When The Jackson Laboratory wanted to update its mission and messaging to convey its contributions to human health in the genomic era, it knew just the person to call.
Rich Gurin, a Laboratory trustee, had managed some of Procter & Gamble's major brands, including Tide, Ivory, Crisco, Jif, Pringles and Duncan Hines, during a 23-year sales, marketing and general management career there. Then, as CEO of Binney & Smith for 16 years, he burnished the iconic Crayola brand and grew the business five-fold before retiring in 2000.
"I learned the basics of selling and marketing at the feet of the masters at P&G," recalls Gurin, who was hired by the company straight out of Hamilton College in Clinton, N.Y. "One of the most important lessons I learned was to invest only in those products and businesses that have a basis in real technology that will provide a lasting and important benefit to the consumer."
Like The Jackson Laboratory and its efforts to improve human health.
"I believe that the future of medicine depends largely on the genetics and biological research that is conducted at the Lab or on its mice in thousands of other labs around the world," Gurin says. "With the sequencing of the human genome and the study of mammalian disease in JAX® Mice, we are on the leading edge of discoveries that will address the most common and challenging diseases in a proactive rather than reactive manner."

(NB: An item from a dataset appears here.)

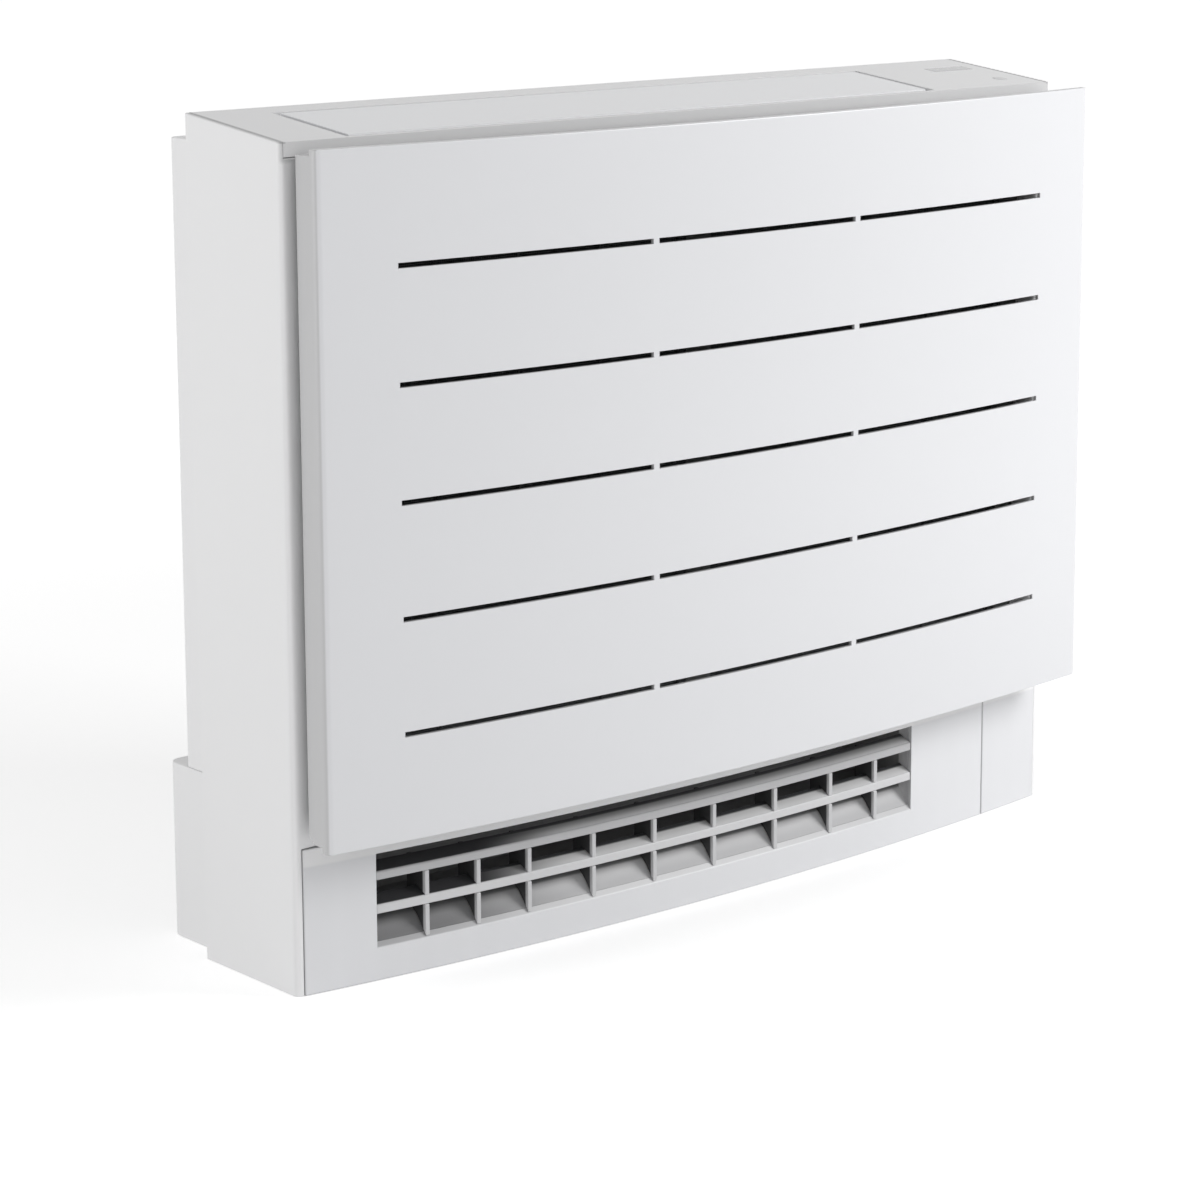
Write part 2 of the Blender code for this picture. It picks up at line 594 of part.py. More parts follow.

Gurin's wealth of business experience and marketing savvy helped the Laboratory assess perceptions of the institution among employees, scientists, and Maine politicians and voters through focus groups and other research. "We used the same fundamental approach—research, engagement and open communication—that had worked for me at Procter & Gamble and Crayola over many years," he says. The information gained from the research drove new strategies and messaging that emphasize the Laboratory's contributions to human health.
"He has helped everyone here understand how to engage the public in our scientific enterprise," says Mike Hyde, the Laboratory's vice president for external affairs and strategic partnerships. "Rich taught us to relate our work to the personal tragedies that we all face—the diseases that afflict us and our families. He is a brilliant business executive with years of experience in management and marketing, and we're fortunate to have his advice."
"I really believe that if you don't know where you are going, any road will get you there," says Gurin. "When the mission, vision and strategies are clear and supportable, the organization begins to move as one toward achievement of mutual goals."
The Laboratory's tagline, Leading the search for tomorrow's cures, "shifted the mission from the study of mouse genetics to the search for cures to human disease," Gurin says. "It is that focus on finding the causes of difficult and intractable diseases like cancer in humans that energizes the Lab and all who support it. Pretty powerful."
Though he didn't formally connect with the Laboratory until after he retired and became a trustee in 2002, Gurin first became acquainted with the organization as a boy in the 1950s during his family's annual summer vacations in Downeast Maine.
As a 12-year-old, he listened as his father, Sam, a biochemistry professor at the University of Pennsylvania who later was dean of the Medical School, discussed with a colleague how cancer might be cured in the Laboratory's mice.
As a teenager, Gurin considered a summer job working in the Laboratory's mouse rooms, but thought better of it. "My older brother cleaned cages one year at the old Lab," he says, "and when I saw that I went back to teaching sailing!"
That decision proved fateful because, as the sailing instructor at the Bar Harbor Yacht Club, Gurin met his future wife, Susan. Some 50 years, three children and nine grandchildren later, the Gurins enjoy relaxed but busy lives as retirees in Blue Hill, Maine.
Gurin, a lifelong sailor and former racer, is commodore of the Kollegewidgwok Yacht Club, which teaches sailing to more than 200 children, and sponsors races and cruises. He also serves on the boards of Blue Hill Memorial Hospital and Hydro-Photon, Inc., a small startup company that develops and sells the SteriPEN® brand of portable, personal water purifiers. Susan Gurin is on the board of the Marine Environmental Research Institute and the Blue Hill Historical Society.
Together they ride their two horses, Jacintha, a Dutch warmblood, and Kate, a standard bred/quarter horse. "My wife is a very good dressage rider," Gurin says. "I have given up my saddle and am now driving Kate and a cart. Fun!"